Fortunately, I had a part-time job for a vacation sales company that I was working on weekends, so I was able to get by on that income while searching for my next position. Total time at that position? Two months.
Not long after, I found my next gig. This job was interesting because it was contract. That means no benefits or taxes taken out. Young me had no idea how much this would suck.
Looking back, the company just wanted to take advantage of me and save a buck, which is totally illegal. But I learned some valuable lessons about taxes and working as an independent contractor. After working weekends for nearly a year with an hour commute each way, I was let go suddenly. All I was told was that there were communication issues. Total time? One year.
Next, I found a job as an account coordinator an advertising agency. After less than a year there, the agency decided to pivot to consulting only. So, no more need for an agency, really. During those last few months, I showed my value and got a decent raise. Once the agency officially closed a few months later, I was back on the market looking for a job. Total time? Nine months.
I then freelanced for a couple months for my old agency, helping my former boss with social media. I quickly realized I wasn't comfortable pitching new clients and securing new business, so I accepted a job at another advertising agency. I loved the team there.
A few months in, I told my boss that I was still freelancing, and I convinced him to give me a raise so I could say goodbye to my one freelance client. Half a year later, my team lead left, and I stated my case on why I should be the new team manager.
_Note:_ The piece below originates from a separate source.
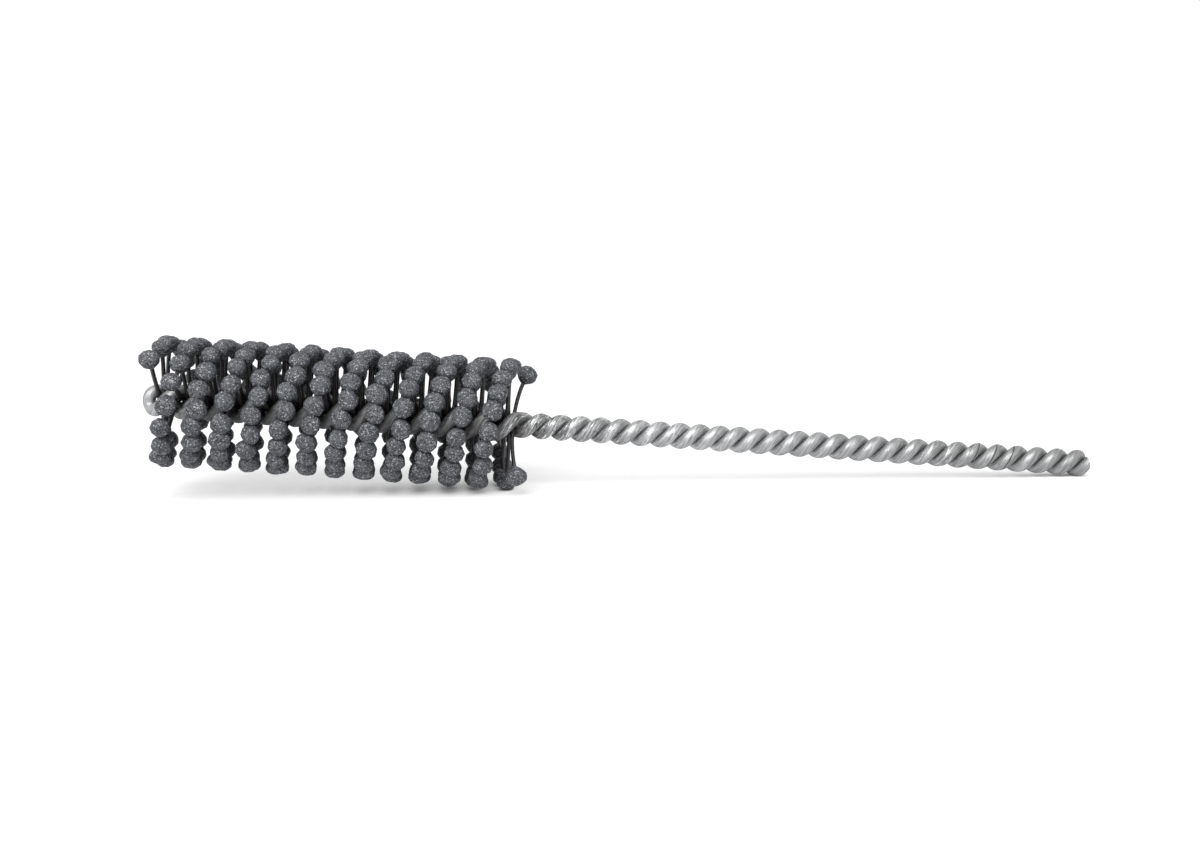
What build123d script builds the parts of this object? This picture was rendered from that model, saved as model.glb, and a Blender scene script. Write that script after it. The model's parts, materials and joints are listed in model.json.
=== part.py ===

They gave me a promotion and raise.
That position had the most growth for me, as I increased my income by $15,000 in one year. And although I loved the team there, I didn't like the lack of work-life balance and the long commute. My friend sent me a job only three miles from my house, and I applied. Total time? 1 year.
The next agency gave me a nice salary boost, but my time there was pretty short-lived. I never really felt like I was a great fit there, but I planned to stick it out for as long as I could so I didn't look like a job hopper.
I wanted to make money in my free time to pay off debt and save for a house. With a better work-life balance, I was able to work on my website and set up my profiles on a few different freelance sites. A few months later, I got my first freelance client. A month later, I secured another. And then another. And another. After only six months at the agency, I had enough clients to supplement my income and start freelancing full time.
I had a tough choice to make, but ultimately I felt like I needed to go with my gut. Which was starting my own business and throwing myself head first into freelancing. Total time at that position? 11 months. (Yes, I stayed for four months after giving notice!)
So there you have it. After four years in the workforce, I increased my salary by $25,000. But salary isn't everything, of course. What I really craved was knowledge. Through these multiple positions, I worked with 20+ clients across many industries, learning about account management, public relations, reputation management, SEO, digital marketing, project management and more.
I wish I could go back and do some things over, but the truth is that I've made some amazing professional connections. I almost never burned bridges, and I value each and every position I've had for the lessons they taught me. So, if you get anything from this article, it's take more chances in your career. I'm not saying be a job hopper, but always be looking for something more.